### WRITTEN PROBLEM
For each line below that contains the string "from", copy that line.

### GIVEN DATA
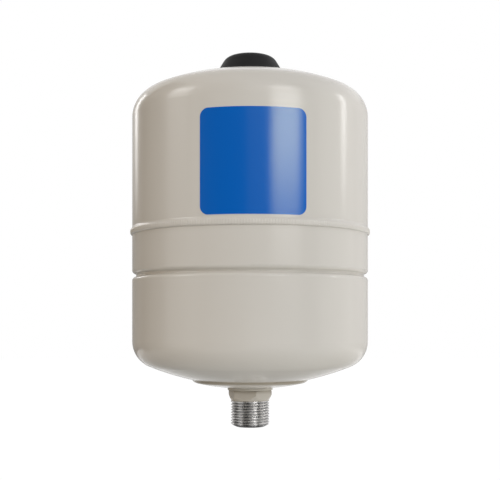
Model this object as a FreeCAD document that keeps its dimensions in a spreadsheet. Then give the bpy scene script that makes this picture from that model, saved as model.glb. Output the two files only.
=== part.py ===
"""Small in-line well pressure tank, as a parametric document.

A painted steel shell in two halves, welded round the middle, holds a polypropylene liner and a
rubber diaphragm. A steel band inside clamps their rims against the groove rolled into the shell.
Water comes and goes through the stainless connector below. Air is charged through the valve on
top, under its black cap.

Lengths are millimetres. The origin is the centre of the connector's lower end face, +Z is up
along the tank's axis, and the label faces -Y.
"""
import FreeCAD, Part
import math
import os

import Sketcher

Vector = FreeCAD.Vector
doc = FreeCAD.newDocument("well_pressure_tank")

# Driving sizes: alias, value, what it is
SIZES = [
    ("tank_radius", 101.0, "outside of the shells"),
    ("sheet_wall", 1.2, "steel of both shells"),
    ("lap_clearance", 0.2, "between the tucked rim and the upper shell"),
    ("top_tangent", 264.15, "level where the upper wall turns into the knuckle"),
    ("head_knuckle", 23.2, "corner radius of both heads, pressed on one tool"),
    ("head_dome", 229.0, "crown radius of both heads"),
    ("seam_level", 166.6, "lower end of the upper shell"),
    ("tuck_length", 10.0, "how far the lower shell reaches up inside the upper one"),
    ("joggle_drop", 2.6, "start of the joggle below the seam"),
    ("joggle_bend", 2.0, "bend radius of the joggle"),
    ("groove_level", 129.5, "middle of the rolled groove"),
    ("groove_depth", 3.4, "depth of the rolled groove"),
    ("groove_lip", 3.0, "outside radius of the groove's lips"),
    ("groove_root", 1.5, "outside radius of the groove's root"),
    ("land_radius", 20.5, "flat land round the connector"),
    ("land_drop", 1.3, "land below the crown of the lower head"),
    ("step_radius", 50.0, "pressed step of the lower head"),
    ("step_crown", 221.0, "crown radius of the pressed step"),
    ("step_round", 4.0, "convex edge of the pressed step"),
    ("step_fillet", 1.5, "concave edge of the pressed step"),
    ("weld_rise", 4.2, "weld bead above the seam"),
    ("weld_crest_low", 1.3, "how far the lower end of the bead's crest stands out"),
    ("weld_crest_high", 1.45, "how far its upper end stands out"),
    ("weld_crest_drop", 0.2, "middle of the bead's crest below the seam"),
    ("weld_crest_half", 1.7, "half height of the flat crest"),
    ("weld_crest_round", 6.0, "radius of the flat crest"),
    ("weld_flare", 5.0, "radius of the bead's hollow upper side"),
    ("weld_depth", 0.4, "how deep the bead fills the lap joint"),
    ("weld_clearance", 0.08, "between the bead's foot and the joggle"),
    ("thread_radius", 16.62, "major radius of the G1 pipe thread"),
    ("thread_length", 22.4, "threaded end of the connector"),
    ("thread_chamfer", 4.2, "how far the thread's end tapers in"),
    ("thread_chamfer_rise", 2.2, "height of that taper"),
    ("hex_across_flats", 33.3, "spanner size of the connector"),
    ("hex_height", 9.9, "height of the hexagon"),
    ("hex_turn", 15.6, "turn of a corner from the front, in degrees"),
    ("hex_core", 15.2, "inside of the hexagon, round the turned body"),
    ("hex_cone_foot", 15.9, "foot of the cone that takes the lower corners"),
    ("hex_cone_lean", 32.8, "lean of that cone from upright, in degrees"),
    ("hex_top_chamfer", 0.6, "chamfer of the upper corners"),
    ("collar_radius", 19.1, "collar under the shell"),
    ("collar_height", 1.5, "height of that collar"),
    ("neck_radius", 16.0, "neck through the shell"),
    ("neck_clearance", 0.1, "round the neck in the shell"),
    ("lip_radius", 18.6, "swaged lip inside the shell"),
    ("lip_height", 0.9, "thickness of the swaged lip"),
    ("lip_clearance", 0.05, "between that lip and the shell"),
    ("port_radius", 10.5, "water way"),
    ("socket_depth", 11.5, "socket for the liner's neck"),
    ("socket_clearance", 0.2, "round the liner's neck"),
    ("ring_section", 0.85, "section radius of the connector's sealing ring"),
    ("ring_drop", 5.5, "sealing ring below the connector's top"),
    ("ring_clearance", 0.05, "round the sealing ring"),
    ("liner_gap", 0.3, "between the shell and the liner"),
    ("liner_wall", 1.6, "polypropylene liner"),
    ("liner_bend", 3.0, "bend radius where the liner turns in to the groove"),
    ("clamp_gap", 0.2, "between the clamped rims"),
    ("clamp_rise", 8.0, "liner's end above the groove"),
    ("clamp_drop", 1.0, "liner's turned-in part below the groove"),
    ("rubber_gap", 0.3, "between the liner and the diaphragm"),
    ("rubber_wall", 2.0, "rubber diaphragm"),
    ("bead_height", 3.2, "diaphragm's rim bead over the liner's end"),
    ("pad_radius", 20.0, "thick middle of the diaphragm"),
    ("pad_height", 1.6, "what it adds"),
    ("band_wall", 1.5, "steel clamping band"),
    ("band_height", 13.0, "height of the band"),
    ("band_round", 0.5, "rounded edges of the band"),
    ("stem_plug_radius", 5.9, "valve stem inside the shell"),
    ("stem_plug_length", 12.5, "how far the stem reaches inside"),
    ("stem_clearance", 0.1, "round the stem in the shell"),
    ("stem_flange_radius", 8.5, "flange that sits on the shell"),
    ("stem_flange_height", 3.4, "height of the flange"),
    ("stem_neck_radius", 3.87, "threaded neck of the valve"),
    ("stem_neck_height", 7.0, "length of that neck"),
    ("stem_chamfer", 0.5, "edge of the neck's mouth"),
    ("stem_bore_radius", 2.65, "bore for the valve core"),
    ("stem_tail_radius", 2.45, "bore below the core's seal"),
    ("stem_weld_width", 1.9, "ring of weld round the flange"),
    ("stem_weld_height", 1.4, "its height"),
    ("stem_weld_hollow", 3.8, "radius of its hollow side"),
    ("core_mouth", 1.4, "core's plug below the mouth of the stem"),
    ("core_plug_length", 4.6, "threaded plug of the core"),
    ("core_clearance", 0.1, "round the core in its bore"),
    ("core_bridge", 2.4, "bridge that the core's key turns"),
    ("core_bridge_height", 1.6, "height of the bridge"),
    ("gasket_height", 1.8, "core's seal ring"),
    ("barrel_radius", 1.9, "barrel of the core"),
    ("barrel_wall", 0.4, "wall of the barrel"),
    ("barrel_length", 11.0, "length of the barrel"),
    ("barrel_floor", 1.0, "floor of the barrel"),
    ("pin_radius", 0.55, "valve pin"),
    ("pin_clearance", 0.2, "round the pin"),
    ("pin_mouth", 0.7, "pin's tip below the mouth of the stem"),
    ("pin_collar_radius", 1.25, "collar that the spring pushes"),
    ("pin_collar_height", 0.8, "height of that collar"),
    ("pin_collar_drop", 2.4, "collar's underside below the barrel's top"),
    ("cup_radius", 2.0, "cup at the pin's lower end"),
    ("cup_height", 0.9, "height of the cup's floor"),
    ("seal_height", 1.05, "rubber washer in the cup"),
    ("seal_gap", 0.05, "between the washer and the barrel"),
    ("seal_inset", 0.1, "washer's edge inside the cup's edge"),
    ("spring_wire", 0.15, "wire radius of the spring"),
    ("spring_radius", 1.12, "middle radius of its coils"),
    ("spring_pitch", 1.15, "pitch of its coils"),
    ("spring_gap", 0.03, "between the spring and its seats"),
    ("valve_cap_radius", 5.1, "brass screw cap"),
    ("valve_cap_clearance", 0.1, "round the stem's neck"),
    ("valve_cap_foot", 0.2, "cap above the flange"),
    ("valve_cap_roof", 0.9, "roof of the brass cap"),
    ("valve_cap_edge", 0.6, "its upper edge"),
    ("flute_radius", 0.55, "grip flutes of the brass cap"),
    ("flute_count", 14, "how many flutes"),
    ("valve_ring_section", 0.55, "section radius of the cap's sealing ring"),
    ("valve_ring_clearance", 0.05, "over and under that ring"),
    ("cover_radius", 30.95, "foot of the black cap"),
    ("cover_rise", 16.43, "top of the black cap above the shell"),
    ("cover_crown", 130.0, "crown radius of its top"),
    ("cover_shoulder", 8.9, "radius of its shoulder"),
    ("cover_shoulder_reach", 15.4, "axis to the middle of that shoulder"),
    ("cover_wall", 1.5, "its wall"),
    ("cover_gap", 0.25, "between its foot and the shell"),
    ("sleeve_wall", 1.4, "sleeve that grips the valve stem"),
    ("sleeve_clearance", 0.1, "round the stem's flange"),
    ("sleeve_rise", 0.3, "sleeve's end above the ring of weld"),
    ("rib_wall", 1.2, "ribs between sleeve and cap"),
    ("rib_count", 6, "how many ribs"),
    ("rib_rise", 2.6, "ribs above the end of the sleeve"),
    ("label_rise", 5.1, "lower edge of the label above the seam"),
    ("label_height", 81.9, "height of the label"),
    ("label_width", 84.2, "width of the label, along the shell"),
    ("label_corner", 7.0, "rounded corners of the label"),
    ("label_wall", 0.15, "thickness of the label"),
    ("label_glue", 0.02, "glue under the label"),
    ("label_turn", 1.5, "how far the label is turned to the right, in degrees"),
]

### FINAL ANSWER
Model this object as a FreeCAD document that keeps its dimensions in a spreadsheet. Then give the bpy scene script that makes this picture from that model, saved as model.glb. Output the two files only.
    ("hex_turn", 15.6, "turn of a corner from the front, in degrees"),
    ("hex_cone_lean", 32.8, "lean of that cone from upright, in degrees"),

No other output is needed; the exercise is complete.